Spotter provides short-term loans to help you out of life’s little emergencies.
But would a personal loan be a better solution? At Spotter, we can help you obtain a personal loan if it’s a better choice for your circumstances.
So how do you know? What’s the difference between a typical Spotter loan and a personal loan? We’ve put together this handy guide to personal loans to help you choose.
Personal loans are designed to help you pay for personal expenses or assets like a holiday, a car, home renovations etc. Some personal loans can only be used for particular purposes and not for others.
Depending on the loan you choose, you’ll typically be able to choose some or all of the following features:
Repayment flexibility – Repay the loan in weekly, fortnightly or monthly instalments to suit your schedule. You may like to coincide the repayment with your salary payment, to ensure you have the funds available to meet your repayment.
Early repayment – Some loans will allow you to repay the loan early without penalty, should you choose to.
Flexible use – Some personal loans allow you to spend the funds on whatever you choose, as long as you can meet the repayment comfortably. Others come with certain conditions. For example, a car loan may only allow you use the funds to purchase a car, and some loans cannot be used for business purposes.
Loan management – It can be convenient to manage your loan online. Some lenders will require payments via direct debit, whereas others will require you to make a payment. Some lenders will make it easy for you to contact them online or via social media.
Interest rate – This is a major factor to consider. The interest rate impacts how much you’ll end up paying the lender in addition to the amount you borrow.
A fixed interest rate means that the interest rate is set at loan establishment and will not vary. A variable interest rate may rise or fall, causing your regular repayments to increase or decrease.
Another rate you may encounter is the comparison rate. This is the interest rate with all the fees and charges included. This is a convenient way of comparing rates from different lenders, to ensure you’re comparing apples with apples. This is also known as the annual percentage rate (APR). You can work out how much you’ll interest you’ll be repaying over the life of the loan by multiplying the APR by the amount of the loan. Check with the lender though whether the APR contains all the fees and charges for the loan.

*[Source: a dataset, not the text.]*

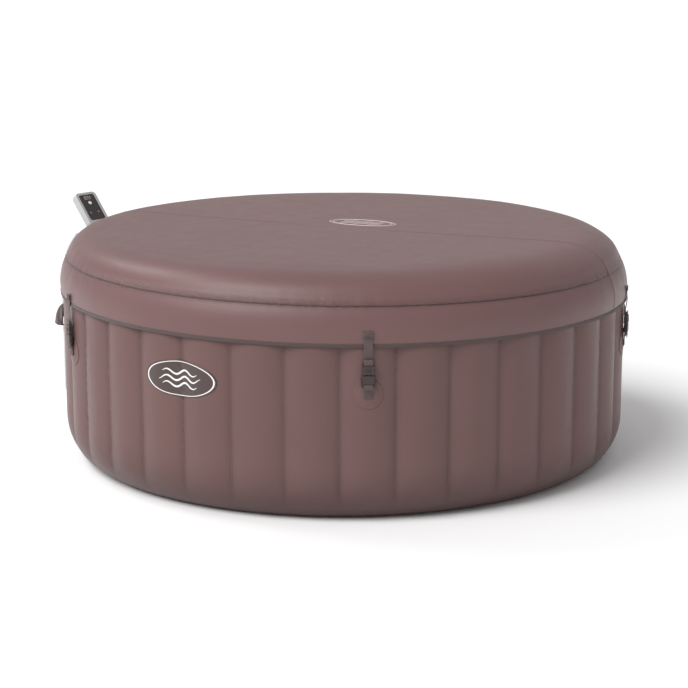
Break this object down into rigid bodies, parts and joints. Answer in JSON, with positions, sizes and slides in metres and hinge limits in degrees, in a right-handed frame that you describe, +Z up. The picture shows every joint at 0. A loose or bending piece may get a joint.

Loan term – This is how long you have to pay the loan back. Generally speaking, personal loans have a term of between 1 and 5 years.
Fees and charges – These often differ between lenders. Make sure you ask the lender or broker what these will be. Common ones include establishment or application fees, monthly or annual fees, and fees for redraws (withdrawing money you’ve repaid). Some lenders will also charge you for direct debits and may charge penalties for early repayment.
Secured or unsecured – Some loans will be attached to the thing you’re buying, such as a car or to some other asset. In the event you can’t repay the loan, the lender has the right to take the asset and sell it to recover funds to repay your debt. For this reason, secured loans are less risky to the lender and often come with a lower interest rate for you.
Unsecured loans are not attached to any ‘thing’ and so often come with a higher interest rate attached.
Personal overdraft – This allows you to redraw more money that you have in your personal savings account. You pay interest on the amount below zero. There will be a limit to how much you can overdraw your account.
Line of credit – This allows you to have funds available when you need them, but you only pay interest on the amount you have borrowed, not on the total amount available. A line of credit often offers you a higher maximum amount of credit than a personal overdraft.
That will depend upon the terms of the loan which are set by the lender. Common uses for personal loans include:
Debt consolidation – To pay out other debts you may have that you’re paying a higher interest rate for, such as paying off a credit card, and/or to take many smaller debts, often with different lenders and roll them into one single debt with one lender. This can make your debt easier to manage. It may also help you decrease your total repayment each month.
Car purchase – Personal loans are often suitable for used car purchases, whereas car loans are often used for new car purchases.
Renovation – For property renovations or improvements.
Travel – Some personal loans can be used to finance personal travel, such as an overseas holiday.
Unexpected expenses – To cope with unexpected bills, emergencies or other situations.
This will vary from situation to situation, but often personal loans will have a lower interest rate and may be repaid over a longer period.
Personal loans may be more difficult to obtain than a Spotter loan if you have a poor credit history.
But it’s important for you to choose the loan that’s right for you.
This will depend on the lender but most lenders and Spotter Loans will often require:
- Bank statements
- Copies of other bills or credit contracts
The lender will want assurance that you can repay the debt without undue hardship.